Salary alone is no longer enough to attract and retain talent. Employees are now seeking holistic benefits packages that include programs and resources that also support their mental well-being.

A holistic benefits package goes beyond health insurance and should be comprehensive enough that all employees can see themselves and their families benefiting from it throughout the year. This might come in the form of student loan assistance, extended parental leave if an employee is expecting a baby or planning to adopt, caregiver leave, or a retiree advocacy program. Access to these types of programs, which promote wellness and work/life balance, may help alleviate stressors that are not necessarily noticeable on the surface.

Benefit needs and priorities can often vary among employees. For example, what’s important to millennials will likely differ from those living in a sandwich generation—taking care of young families, as well as aging parents—and employees who are close to retirement. Regardless of where employees are on their journey, everyone can benefit from programs that support and foster mental well-being.

Honoring Down Time

According to a recent Forbes article, one of the top 10 most valued employee benefits is paid self-care days or time off for mental health. This isn’t surprising given that Mental Health America’s “Mind The Workplace” Report 2022 found four out of five employees say that workplace stress affects their relationships with friends, family, and coworkers.

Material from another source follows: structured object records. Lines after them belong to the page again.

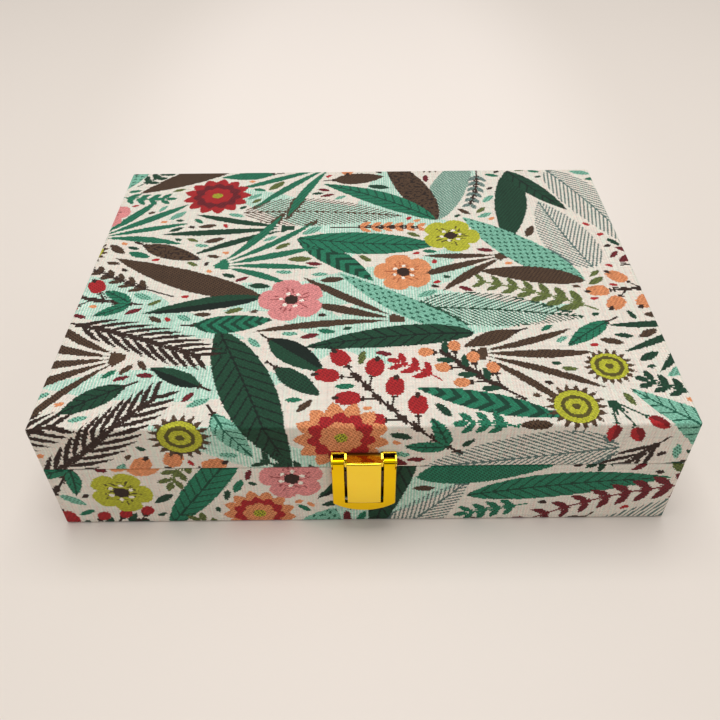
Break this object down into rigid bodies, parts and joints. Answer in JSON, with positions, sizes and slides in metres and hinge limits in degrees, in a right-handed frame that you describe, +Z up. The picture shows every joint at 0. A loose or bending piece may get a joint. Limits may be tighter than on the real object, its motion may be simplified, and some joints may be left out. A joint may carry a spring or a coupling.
{
  "type": "keepsake box",
  "caption": "Low hinged keepsake box of board covered in woven cloth, satin lined, with a brass flap clasp on the front.",
  "frame": {"origin": "middle of the flat underside", "axes": "+X to the right along the long side, +Y to the back, +Z up; the clasp is on the -Y side"},
  "size_m": [0.254, 0.2011, 0.059],
  "materials": {
    "board": "raw fibreboard",
    "brocade": "woven cloth with coloured weft figures",
    "paper": "matt paper-faced card",
    "satin": "ivory satin over card or wadding",
    "wadding": "thin white wadding",
    "hinge_brass": "satin brass",
    "clasp_gold": "polished gold-coloured plate"
  },
  "bodies": {
    "base": {"base_floor_board": "board", "base_front_wall": "board", "base_back_wall": "board", "base_left_wall": "board", "base_right_wall": "board", "base_cover": "brocade", "base_underside_panel": "paper", "base_wall_lining": "satin", "base_floor_pad": "satin", "hinge_left_base_leaf": "hinge_brass", "hinge_right_base_leaf": "hinge_brass", "hinge_left_pin": "hinge_brass", "hinge_right_pin": "hinge_brass", "hinge_base_nails": "hinge_brass", "latch_keeper": "clasp_gold", "latch_keeper_nails": "clasp_gold"},
    "lid": {"lid_top_board": "board", "lid_front_wall": "board", "lid_back_wall": "board", "lid_left_wall": "board", "lid_right_wall": "board", "lid_wadding": "wadding", "lid_cover": "brocade", "lid_wall_lining": "satin", "lid_panel_pad": "satin", "hinge_left_lid_leaf": "hinge_brass", "hinge_right_lid_leaf": "hinge_brass", "hinge_lid_nails": "hinge_brass", "latch_lid_plate": "clasp_gold", "latch_pin": "clasp_gold", "latch_lid_nails": "clasp_gold"},
    "hasp": {"latch_hasp": "clasp_gold"}
  },
  "joints": [
    {"name": "lid_hinge", "type": "hinge", "parent": "base", "child": "lid", "pos_m": [0, 0.09779, 0.03565], "axis": [-1, 0, 0], "range_deg": [0, 175]},
    {"name": "hasp_hinge", "type": "hinge", "parent": "lid", "child": "hasp", "pos_m": [0, -0.099, 0.04225], "axis": [-1, 0, 0], "range_deg": [0, 150]}
  ]
}
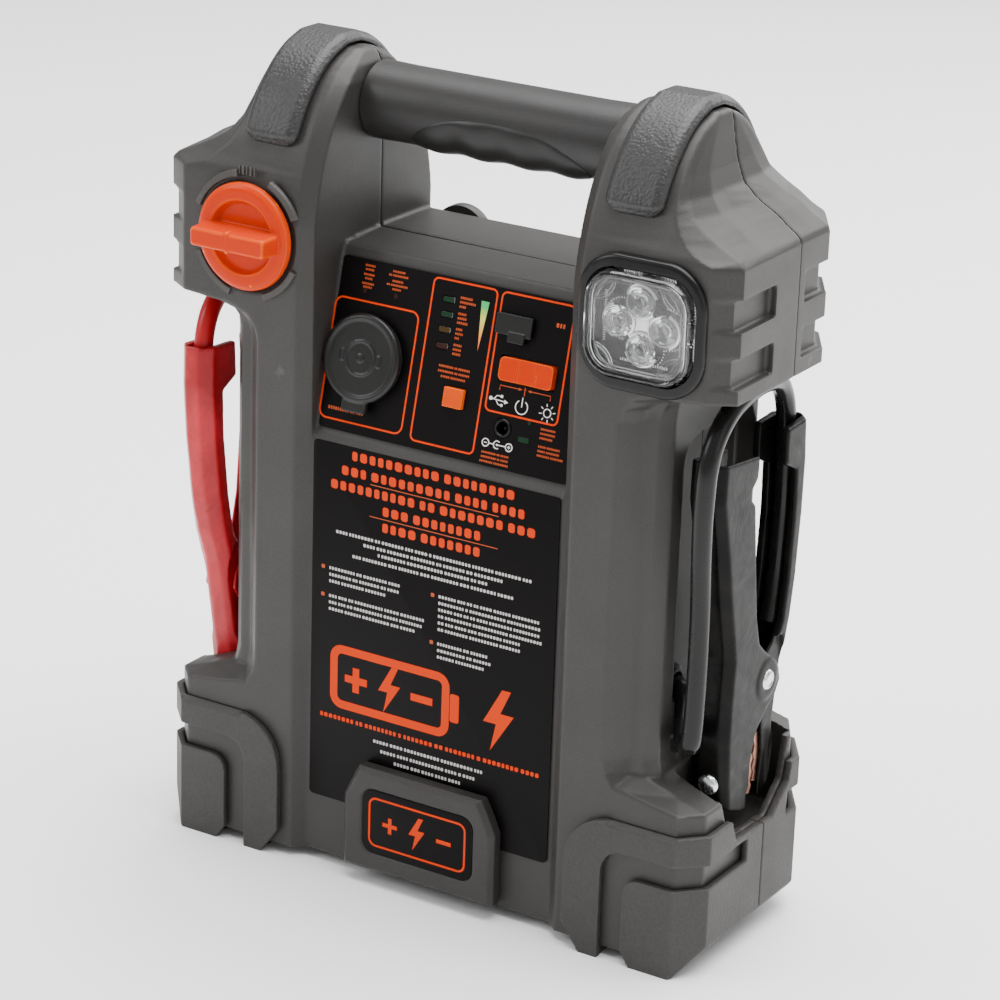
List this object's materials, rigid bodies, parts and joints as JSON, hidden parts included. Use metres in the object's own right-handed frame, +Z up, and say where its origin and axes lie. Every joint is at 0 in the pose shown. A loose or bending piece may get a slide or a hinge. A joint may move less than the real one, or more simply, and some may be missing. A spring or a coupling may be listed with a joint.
{
  "type": "jump starter pack",
  "caption": "Upright portable 12 V battery pack with a carry handle, stowed jumper clamps, work lamp, 12 V socket, USB outlet and built-in tyre compressor.",
  "frame": {"origin": "centre of the bounding box on the floor plane", "axes": "+Z up, +X towards the lamp and the black clamp, -Y towards the control panel"},
  "size_m": [0.2592, 0.1096, 0.34],
  "materials": {
    "housing": "fine moulded grain",
    "bumper": "coarse spark-eroded texture",
    "pad": "pebble grain",
    "handle": "satin with fine grain",
    "label": "satin printed film",
    "knob_orange": "glossy, slightly translucent",
    "black_trim": "satin",
    "lens": "clear polycarbonate",
    "reflector": "vacuum metallised",
    "white_plastic": "smooth",
    "steel": "zinc plated",
    "copper": "copper plated steel",
    "brass": "turned",
    "black_vinyl": "semi-gloss dipped vinyl",
    "red_vinyl": "semi-gloss dipped vinyl",
    "board": "green circuit board",
    "battery_case": "moulded case"
  },
  "bodies": {
    "housing": {"front_shell": "housing", "rear_shell": "housing", "front_left_bumper": "bumper", "front_right_bumper": "bumper", "rear_left_bumper": "bumper", "rear_right_bumper": "bumper", "badge_plate": "bumper", "left_arch_pad": "pad", "right_arch_pad": "pad", "handle_bar": "handle", "handle_grip": "handle", "front_label": "label", "control_label": "label", "rotary_switch": "black_trim", "socket_barrel": "black_trim", "dc_jack": "black_trim", "lamp_bezel": "black_trim", "gauge_body": "black_trim", "black_cable_gland": "black_trim", "red_cable_gland": "black_trim", "lamp_lens": "lens", "gauge_lens": "lens", "lamp_reflector": "reflector", "level_light_pipe": "white_plastic", "lamp_led_board": "white_plastic", "usb_port": "steel", "battery_terminal_negative": "steel", "battery_terminal_positive": "steel", "compressor_motor": "steel", "compressor_pump": "steel", "black_clamp_rivet": "steel", "red_clamp_rivet": "steel", "black_clamp_spring": "steel", "red_clamp_spring": "steel", "black_jaw_plate_b": "copper", "red_jaw_plate_b": "copper", "socket_contact": "brass", "hose_outlet": "brass", "black_clamp_handle": "black_vinyl", "black_cable": "black_vinyl", "red_clamp_handle": "red_vinyl", "red_cable": "red_vinyl", "control_board": "board", "battery": "battery_case"},
    "power_knob": {"power_knob": "knob_orange"},
    "socket_cap": {"socket_cap": "black_trim"},
    "usb_flap": {"usb_flap": "black_trim"},
    "mode_rocker": {"mode_rocker": "knob_orange"},
    "battery_check_button": {"battery_check_button": "knob_orange"},
    "compressor_switch": {"compressor_switch": "knob_orange"},
    "gauge_needle": {"gauge_needle": "knob_orange"},
    "motor_pinion": {"motor_pinion": "brass"},
    "crank_gear": {"crank_gear": "white_plastic"},
    "black_clamp_jaw": {"black_clamp_jaw": "black_vinyl", "black_jaw_plate_a": "copper", "black_jaw_rivet": "steel"},
    "red_clamp_jaw": {"red_clamp_jaw": "red_vinyl", "red_jaw_plate_a": "copper", "red_jaw_rivet": "steel"}
  },
  "joints": [
    {"name": "power_knob_turn", "type": "hinge", "parent": "housing", "child": "power_knob", "pos_m": [-0.0882, -0.0405, 0.2639], "axis": [0, -1, 0], "range_deg": [0, 90]},
    {"name": "socket_cap_hinge", "type": "hinge", "parent": "housing", "child": "socket_cap", "pos_m": [-0.0404, -0.02465, 0.23763], "axis": [-1, 0, 0], "range_deg": [0, 100]},
    {"name": "usb_flap_hinge", "type": "hinge", "parent": "housing", "child": "usb_flap", "pos_m": [0.025, -0.02036, 0.24811], "axis": [-1, 0, 0], "range_deg": [0, 90]},
    {"name": "mode_rocker_tilt", "type": "hinge", "parent": "housing", "child": "mode_rocker", "pos_m": [0.0334, -0.02356, 0.22687], "axis": [0, 0.236, 0.9718], "range_deg": [-8, 8]},
    {"name": "battery_check_push", "type": "slide", "parent": "housing", "child": "battery_check_button", "axis": [0, 0.9718, -0.236], "range_m": [0, 0.0016], "stiffness_N_per_m": 200},
    {"name": "compressor_switch_tilt", "type": "hinge", "parent": "housing", "child": "compressor_switch", "pos_m": [0, 0.0485, 0.225], "axis": [1, 0, 0], "range_deg": [-8, 8]},
    {"name": "gauge_needle_swing", "type": "hinge", "parent": "housing", "child": "gauge_needle", "pos_m": [-0.0455, 0.05135, 0.251], "axis": [0, -1, 0], "range_deg": [0, 270], "stiffness_Nm_per_rad": 0.0005},
    {"name": "crank_gear_spin", "type": "hinge", "parent": "housing", "child": "crank_gear", "pos_m": [-0.004, 0.0175, 0.16335], "axis": [1, 0, 0], "continuous": true},
    {"name": "motor_pinion_spin", "type": "hinge", "parent": "housing", "child": "motor_pinion", "pos_m": [-0.004, 0.0175, 0.14], "axis": [1, 0, 0], "continuous": true},
    {"name": "black_clamp_squeeze", "type": "hinge", "parent": "housing", "child": "black_clamp_jaw", "pos_m": [0.11385, 0.0195, 0.1067], "axis": [-1, 0, 0], "range_deg": [0, 8], "stiffness_Nm_per_rad": 2},
    {"name": "red_clamp_squeeze", "type": "hinge", "parent": "housing", "child": "red_clamp_jaw", "pos_m": [-0.11581, -0.0085, 0.10666], "axis": [0.9991, 0, -0.0419], "range_deg": [0, 8], "stiffness_Nm_per_rad": 2}
  ],
  "couplings": [
    {"joint": "motor_pinion_spin", "follows": "crank_gear_spin", "ratio": -3.6}
  ]
}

There are creative ways employers can provide additional perks to promote mental well-being, and they don’t necessarily need to be a part of the traditional package. For example:

  1. Declare Zoom-free zones. Zoom gloom is real, and while many companies are operating in a hybrid environment, this can mean that even if you are in the office, you may still be on camera often. Establishing Zoom-free zones, when meetings are off limits, allow employees to focus and not feel pressure to always be “on.” This can be a certain day of the week or for a specified period of time during the day.
  2. Promote and honor a daily pause. This means for 1, specified hour each day, all employees “pause” for lunch, a break, exercise, or however they choose to spend the time to recharge.
  3. Support summer Fridays. Encourage employees to log off early on Fridays between Memorial Day and Labor Day to provide an added break during the summer months. Depending on business operations, adjustments may need to be considered for some organizations.

As with any employee program, success depends on support from the top, so it’s important for leaders to put these behaviors into practice, too.

Moving in the Right Direction

According to the 2022 Work and Well-Being Survey from the American Psychological Association, more than 70% of workers believe their employer is more concerned about the mental health of employees now than in the past. This news is encouraging, as it’s important to recognize that every employee’s journey is different. Life is an adventure, and employees expect and deserve to be supported by their employers every step of the way.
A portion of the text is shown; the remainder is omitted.